Aman, IDF’s military intelligence unit, has come up with the single worst, most offensive idea to come out of Israel in–well, in at least a week or so. No actually and seriously this is one really big disaster of an idea. It’s so horrible, it’s hard to wrap my mind around just how bad it is:
Military Intelligence [Aman] is collecting information about left-wing organizations abroad that the army sees as aiming to delegitimize Israel, according to senior Israeli officials and Israel Defense Forces officers.
The sources said MI’s research division created a department several months ago that is dedicated to monitoring left-wing groups and will work closely with government ministries…
The undefined and potentially broad scope of such a venture, which IDF sources say is focusing on how to respond to maritime convoys aimed at breaching Israel’s Gaza blockade, has some Foreign Ministry officials concerned that the army is overreaching.
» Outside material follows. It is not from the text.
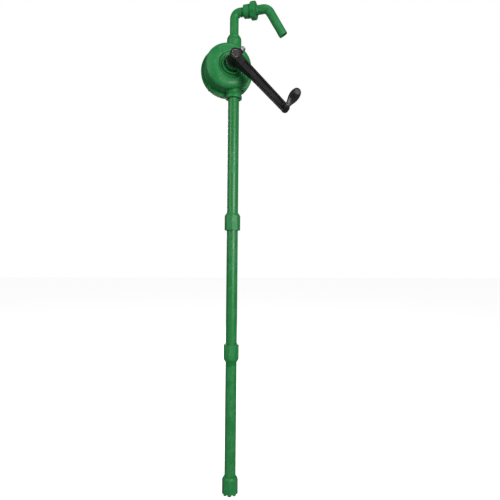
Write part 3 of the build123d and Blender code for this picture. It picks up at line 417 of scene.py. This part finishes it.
nylon, tree, shader = new_finish("machined_nylon", IOR=1.53, Subsurface_Weight=0.08)
shader.inputs["Subsurface Radius"].default_value = (0.002, 0.0018, 0.0012)
mould = use_effect(tree, skin, Grain_Scale=1800.0, Wave_Scale=110.0, Wave_Share=0.3)
tool_rings = add_node(tree, "TexWave", Vector=own_coordinates(tree), Scale=420.0, Distortion=0.4, Detail=2.0)
tree.links.new(tint(tree, mould["Clouds"], (0.50, 0.48, 0.40), (0.66, 0.64, 0.56)),
               shader.inputs["Base Color"])
tree.links.new(ramp(tree, tool_rings.outputs["Fac"], 0.0, 1.0, 0.38, 0.52), shader.inputs["Roughness"])
relief(tree, shader, calc(tree, "ADD", tool_rings.outputs["Fac"], mould["Height"]), 0.00003)
for node in ("rotor", "vane_upper", "vane_lower"):
    refinish(node, nylon)
for node in ("rotor_pin", "vane_springs_upper", "vane_springs_lower"):
    refinish(node, zinc)

# ---- Drive shaft ----
# Ground steel bar, darkened by oil, with a flat where the set screw bears.

oiled_bar, tree, shader = new_finish("oiled_ground_bar", Metallic=1.0)
grinding = add_node(tree, "TexNoise", Vector=own_coordinates(tree, (0.15, 1.0, 0.15)), Scale=3200.0,
                    Detail=2.0)
film = add_node(tree, "TexNoise", Vector=own_coordinates(tree), Scale=260.0, Detail=5.0, Roughness=0.65)
film_mask = ramp(tree, film.outputs["Fac"], 0.35, 0.65)
tree.links.new(tint(tree, film_mask, (0.055, 0.045, 0.042), (0.11, 0.095, 0.09)),
               shader.inputs["Base Color"])
tree.links.new(ramp(tree, grinding.outputs["Fac"], 0.3, 0.7, 0.28, 0.46), shader.inputs["Roughness"])
relief(tree, shader, grinding.outputs["Fac"], 0.00002)
refinish("drive_shaft", oiled_bar)

# ---- Crank arm ----
# Cast in one with its hub and the boss for the set screw, channelled along its front, and dipped in satin
# black paint that is thin on the edges. The lighter edges are also partly a painted highlight line.

black_paint, tree, shader = new_finish("black_casting_paint", IOR=1.5, Specular_IOR_Level=0.16)
mould = use_effect(tree, skin, Grain_Scale=1500.0, Wave_Scale=190.0, Wave_Share=0.3)
worn_and_highlit_edges = use_effect(tree, wear_and_highlight, Start=0.52, Full=0.58, Patch_Scale=230.0)
marks = use_effect(tree, scuffs, Line_Scale=170.0, Cover=0.52)
dusty = use_effect(tree, dust, Amount=0.05)
colour = tint(tree, mould["Clouds"], (0.006, 0.006, 0.0065), (0.011, 0.011, 0.0115))
# Lighter edges: paint worn thin, and partly a painted highlight along the arm's edges and channel lips.
colour = tint(tree, calc(tree, "MULTIPLY", worn_and_highlit_edges["Mask"], 0.35), colour, (0.07, 0.07, 0.075))
colour = tint(tree, calc(tree, "MULTIPLY", marks["Mask"], 0.2), colour, (0.06, 0.06, 0.065))
tree.links.new(tint(tree, dusty["Mask"], colour, (0.22, 0.21, 0.20)), shader.inputs["Base Color"])
tree.links.new(ramp(tree, mould["Gloss"], 0.0, 1.0, 0.46, 0.6), shader.inputs["Roughness"])
relief(tree, shader, mould["Height"], 0.00018)
show_piece("crank_casting", even_skin("crank", "crank_arm", 0.6 * mm, 3), black_paint,
           "crank", "crank_arm")

# ---- Retaining ring and hub washer ----
# A bright pressed ring holds the arm on the shaft's end, and a plain washer lies behind the hub. Both are
# turned shapes on the shaft's axis.


def turned(outline, steps=96, rounding=0.0):
    """Spin a closed outline of (radius, height) points round the Z axis, its corners rounded first."""
    bm = bmesh.new()
    corners = [bm.verts.new((radius, 0, height)) for radius, height in outline]
    section = bm.faces.new(corners)
    if rounding:
        off_axis = [corner for corner in corners if corner.co.x > 0]
        bmesh.ops.bevel(bm, geom=off_axis, offset=rounding, segments=3, profile=0.5, affect="VERTICES",
                        material=-1)
        section = bm.faces[:][0]
    bmesh.ops.delete(bm, geom=[section], context="FACES_ONLY")
    bmesh.ops.spin(bm, geom=bm.verts[:] + bm.edges[:], cent=(0, 0, 0), axis=(0, 0, 1), angle=2 * pi,
                   steps=steps, use_merge=True)
    bmesh.ops.remove_doubles(bm, verts=bm.verts, dist=0.001 * mm)
    on_axis = [edge for edge in bm.edges if not edge.link_faces]
    bmesh.ops.delete(bm, geom=on_axis, context="EDGES")
    bmesh.ops.recalc_face_normals(bm, faces=bm.faces)
    return bm


def seated(bm, centre, along, first=(0, 0, 1)):
    """Stand a turned piece on a point, its axis along one direction and its first corner towards another."""
    along, first = Vector(along).normalized(), Vector(first).normalized()
    heading = Matrix((first, along.cross(first), along)).transposed().to_4x4()
    bmesh.ops.transform(bm, matrix=Matrix.Translation(centre) @ heading, verts=bm.verts)
    return bm


ring_low, ring_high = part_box("retaining_ring")
shaft_x, shaft_z = (ring_low.x + ring_high.x) / 2, (ring_low.z + ring_high.z) / 2
ring_reach, ring_depth = (ring_high.x - ring_low.x) / 2, ring_high.y - ring_low.y
ring_bore, ring_dish = 7.5 * mm, ring_depth - 0.9 * mm
ring_outline = [(ring_bore, 0), (ring_reach, 0), (ring_reach, ring_depth - 0.4 * mm),
                (ring_reach - 0.3 * mm, ring_depth), (ring_reach - 0.65 * mm, ring_depth),
                (7.6 * mm, ring_dish), (ring_bore, ring_dish)]
show_piece("hub_retaining_ring",
           seated(turned(ring_outline, rounding=0.12 * mm), (shaft_x, ring_high.y, shaft_z), (0, -1, 0)),
           zinc, "crank", "retaining_ring")
refinish("hub_washer", zinc)

# ---- Set screw, lock nut and grip nut ----
# Zinc-plated hexagons with turned corners. The set screw stands square to the arm in the hub's boss, with
# its lock nut on the boss, and the grip's pin is held by a nut behind the arm.

joints = {joint["name"]: joint for joint in frame["record"]["behaviour"]["joints"]}
arm_pivot = Vector(joints["grip_spin"]["pos_m"])
arm_way = Vector((arm_pivot.x - shaft_x, 0, arm_pivot.z - shaft_z)).normalized()
screw_way = Vector((-arm_way.z, 0, arm_way.x))


def cut_flats(bm, sides, flat_reach, blend):
    """Pull a turned blank in to a polygon's flats, with its first corner on X and softly blended corners."""
    for v in bm.verts:
        reach = max(hypot(v.co.x, v.co.y), 0.001 * mm)
        step = 2 * pi / sides
        limit = flat_reach / cos(atan2(v.co.y, v.co.x) % step - step / 2)
        overlap = max(blend - abs(reach - limit), 0) / blend
        pulled = min(reach, limit) - overlap * overlap * blend / 4
        v.co.x *= pulled / reach
        v.co.y *= pulled / reach
    return bm


def nut_outline(bore, corner_reach, height, low_cut, high_cut, slope, runs=6):
    """Outline of a bored blank whose outer corners are turned off at both ends, in short runs."""
    outline = [(bore, 0)]
    for run in range(runs + 1):
        outline.append((corner_reach - slope * low_cut * (1 - run / runs), low_cut * run / runs))
    for run in range(runs + 1):
        outline.append((corner_reach - slope * high_cut * run / runs,
                        height - high_cut * (1 - run / runs)))
    return outline + [(bore, height)]


hex_flat = 5.0 * mm
hex_corner = hex_flat / cos(pi / 6)
hex_blend, hex_slope, thread_reach = 0.15 * mm, 1.1, 3.0 * mm
nut_y = sum(corner.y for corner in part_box("lock_nut")) / 2
boss_top, lock_height = 20.5 * mm, 4.2 * mm
head_start, head_height = boss_top + lock_height + 0.6 * mm, 4.6 * mm
head_top, head_dish = head_start + head_height, 0.4 * mm
screw_tip, tip_reach, tip_shoulder = 6.75 * mm, 2.2 * mm, 7.6 * mm
screw_foot = Vector((shaft_x, nut_y, shaft_z))
lock_blank = turned(nut_outline(thread_reach, hex_corner, lock_height, 0.7 * mm, 0.7 * mm, hex_slope))
show_piece("screw_lock_nut",
           seated(cut_flats(lock_blank, 6, hex_flat, hex_blend),
                  screw_foot + screw_way * boss_top, screw_way, arm_way),
           zinc, "crank", "lock_nut")
head_outline = [(reach, head_start + height)
                for reach, height in nut_outline(thread_reach, hex_corner, head_height, 0.3 * mm, 0.9 * mm,
                                                 hex_slope)]
screw_outline = [(0, screw_tip), (tip_reach, screw_tip), (thread_reach, tip_shoulder), *head_outline[:-1],
                 (3.2 * mm, head_top), (2.9 * mm, head_top - head_dish), (0, head_top - head_dish)]
show_piece("hub_set_screw",
           seated(cut_flats(turned(screw_outline), 6, hex_flat, hex_blend), screw_foot, screw_way, arm_way),
           zinc, "crank", "set_screw")
grip_nut_low, grip_nut_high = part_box("grip_nut")
grip_nut_blank = turned(nut_outline(thread_reach, hex_corner, grip_nut_high.y - grip_nut_low.y,
                                    0.2 * mm, 0.8 * mm, hex_slope))
show_piece("pin_nut",
           seated(cut_flats(grip_nut_blank, 6, hex_flat, hex_blend),
                  (arm_pivot.x, grip_nut_low.y, arm_pivot.z), (0, 1, 0), (1, 0, 0)),
           zinc, "crank", "grip_nut")
for node in ("grip_pin", "grip_washer"):
    refinish(node, zinc)

# ---- Grip ----
# Matt black moulded handle that turns freely on its pin, closed by a small cap at its tip.

grip_plastic, tree, shader = new_finish("black_grip_plastic", IOR=1.48, Specular_IOR_Level=0.45)
mould = use_effect(tree, skin, Grain_Scale=1100.0, Wave_Scale=160.0, Wave_Share=0.3)
marks = use_effect(tree, scuffs, Line_Scale=150.0, Cover=0.5)
dusty = use_effect(tree, dust, Amount=0.05)
colour = tint(tree, mould["Clouds"], (0.008, 0.008, 0.0085), (0.014, 0.014, 0.0145))
colour = tint(tree, calc(tree, "MULTIPLY", marks["Mask"], 0.25), colour, (0.07, 0.07, 0.07))
tree.links.new(tint(tree, dusty["Mask"], colour, (0.24, 0.23, 0.22)), shader.inputs["Base Color"])
tree.links.new(ramp(tree, mould["Gloss"], 0.0, 1.0, 0.42, 0.58), shader.inputs["Roughness"])
relief(tree, shader, mould["Height"], 0.00025)
for node in ("grip", "grip_cap"):
    refinish(node, grip_plastic)

# ---- Riser, union and spout ----
# Green half-inch pipework moulded in polypropylene: the riser turns in the body's top socket, and an
# octagonal nut clamps the spout's flange to the riser's face through a flat gasket.

show_piece("riser_moulding", even_skin("riser", "riser_elbow", 0.7 * mm, 3), green_moulding,
           "outlet_riser", "riser_elbow")
show_piece("spout_moulding", even_skin("spout_skin", "spout", 0.7 * mm, 3), green_moulding,
           "spout_tube", "spout")

outlet_way = Vector(joints["spout_swivel"]["axis"])
elbow_height = joints["spout_swivel"]["pos_m"][2]
nut_start, nut_length, nut_corner = 42.4 * mm, 12.4 * mm, 21.3 * mm
nut_flat = nut_corner * cos(pi / 8)
across_nut = outlet_way.cross(Vector((0, 0, 1)))
nut_first_corner = Vector((0, 0, 1)) * cos(pi / 8) + across_nut * sin(pi / 8)
nut_bore, pipe_hole, end_wall = 14.3 * mm, 11.9 * mm, nut_length - 2.4 * mm
moulded_blend = 0.5 * mm
nut_blank_outline = nut_outline(nut_bore, nut_corner, nut_length, 1.2 * mm, 1.6 * mm, 1.0)
nut_blank_outline[-1:] = [(pipe_hole, nut_length), (pipe_hole, end_wall), (nut_bore, end_wall)]
show_piece("octagonal_union_nut",
           seated(cut_flats(turned(nut_blank_outline), 8, nut_flat, moulded_blend),
                  Vector((0, 0, elbow_height)) + outlet_way * nut_start, outlet_way, nut_first_corner),
           green_moulding, "union_ring", "union_nut")

# ---- Suction tube, couplings and foot ----
# Three equal extruded tubes, screwed together in octagonal moulded sockets on rubber rings. The last socket
# is the foot, notched round its rim, with a mesh disc inside.

green_tube, tree, shader = new_finish("green_extrusion", IOR=1.49, Specular_IOR_Level=0.4)
mould = use_effect(tree, skin, Grain_Scale=1500.0, Wave_Scale=60.0, Wave_Share=0.6)
marks = use_effect(tree, scuffs, Line_Scale=110.0, Cover=0.52)
die_lines = add_node(tree, "TexNoise", Vector=own_coordinates(tree, (1, 1, 0.012)), Scale=520.0, Detail=4.0,
                     Roughness=0.6)
colour = tint(tree, mould["Clouds"], (0.0115, 0.176, 0.038), (0.0130, 0.190, 0.042))
colour = tint(tree, ramp(tree, die_lines.outputs["Fac"], 0.55, 0.75, 0.0, 0.15), colour, (0.03, 0.25, 0.08))
colour = tint(tree, calc(tree, "MULTIPLY", marks["Mask"], 0.25), colour, (0.08, 0.33, 0.15))
tree.links.new(colour, shader.inputs["Base Color"])
tree.links.new(calc(tree, "ADD", ramp(tree, mould["Gloss"], 0.0, 1.0, 0.26, 0.36),
                    calc(tree, "MULTIPLY", marks["Mask"], 0.25)), shader.inputs["Roughness"])
half_lines = calc(tree, "MULTIPLY", die_lines.outputs["Fac"], 0.5)
relief(tree, shader, calc(tree, "ADD", half_lines, mould["Height"]), 0.0002)
for node in ("suction_tube_upper", "suction_tube_middle", "suction_tube_lower"):
    refinish(node, green_tube)
socket_corner, socket_bore = 18.9 * mm, 13.35 * mm
socket_flat = socket_corner * cos(pi / 8)
for node, low_cut, high_cut, corner_angle in (("coupling_upper", 0.6 * mm, 7 * mm, 260),
                                              ("coupling_lower", 7 * mm, 1.5 * mm, 247.5)):
    socket_low, socket_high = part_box(node)
    socket_blank = turned(nut_outline(socket_bore, socket_corner, socket_high.z - socket_low.z,
                                      low_cut, high_cut, 0.6, runs=10))
    first_corner = (cos(radians(corner_angle)), sin(radians(corner_angle)), 0)
    show_piece(node.replace("coupling", "socket"),
               seated(cut_flats(socket_blank, 8, socket_flat, moulded_blend),
                      (0, 0, socket_low.z), (0, 0, 1), first_corner),
               green_moulding, "pump_head", node)
refinish("strainer_screen", grip_plastic)
show_piece("foot_moulding", even_skin("foot", "foot_strainer", 0.55 * mm, 3), green_moulding,
           "pump_head", "foot_strainer")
Now keep in mind, this is Avigdor Lieberman and Danny Ayalon’s MFA that is raising red flags about this noxious project. The most right-wing of the governing coalition even worries that the spooks may’ve gone overboard. That tells you something.
“We ourselves don’t know exactly how to define delegitimization,” said one ministry official. “This is a very abstract definition. Are flotillas to Gaza delegitimization? Is criticism of settlements delegitimization? It’s not clear how Military Intelligence’s involvement in this will provide added value.”
Wow, a voice of reason. Who’d a thunk it coming from the MFA.
Military Intelligence officials said the initiative reflects an upsurge in worldwide efforts to delegitimize Israel and question its right to exist.
Shall we challenge them to name a single group that denies Israel’s right to exist. Who does? BDS? Wrong. BDS is an attack on the Occupation, not Israel’s existence.
“The enemy changes, as does the nature of the struggle, and we have to boost activity in this sphere,” an MI official said. “Work on this topic proceeds on the basis of a clear distinction between legitimate criticism of the State of Israel on the one hand, and efforts to harm it and undermine its right to exist on the other.”
This is pure b(^^#)&t. No one in Aman, just as no one inside the Israel lobby makes any distinction whatsoever between criticism of Israel and undermining its right to exist. You and I know that in the narrow minded brains of these ideologues there is no difference. Unless, they’re saying that legitimate criticism of Israel comes from the likes of the Labor party or Kadima, but no one else. Under those narrow, twisted terms, I guess they’d be right.
The following passage contains possibly the most alarming, damaging admission. The new spook unit will not just monitor activity in Israel or from Israel, it will actively monitor groups in the U.S. and Europe. One presume that this means they might even do so on European or U.S. soil. I would hope a few of our more courageous Congress members might have a question or two about such activity. I’m wondering how many U.S. laws such spying would violate here. I hope at least a few.
If I didn’t know better, I’d also call for a Knesset investigation of this idiocy. But the Knesset IS the very type of people who think this is a neat idea. Why would anyone expect any sanity coming from its halls?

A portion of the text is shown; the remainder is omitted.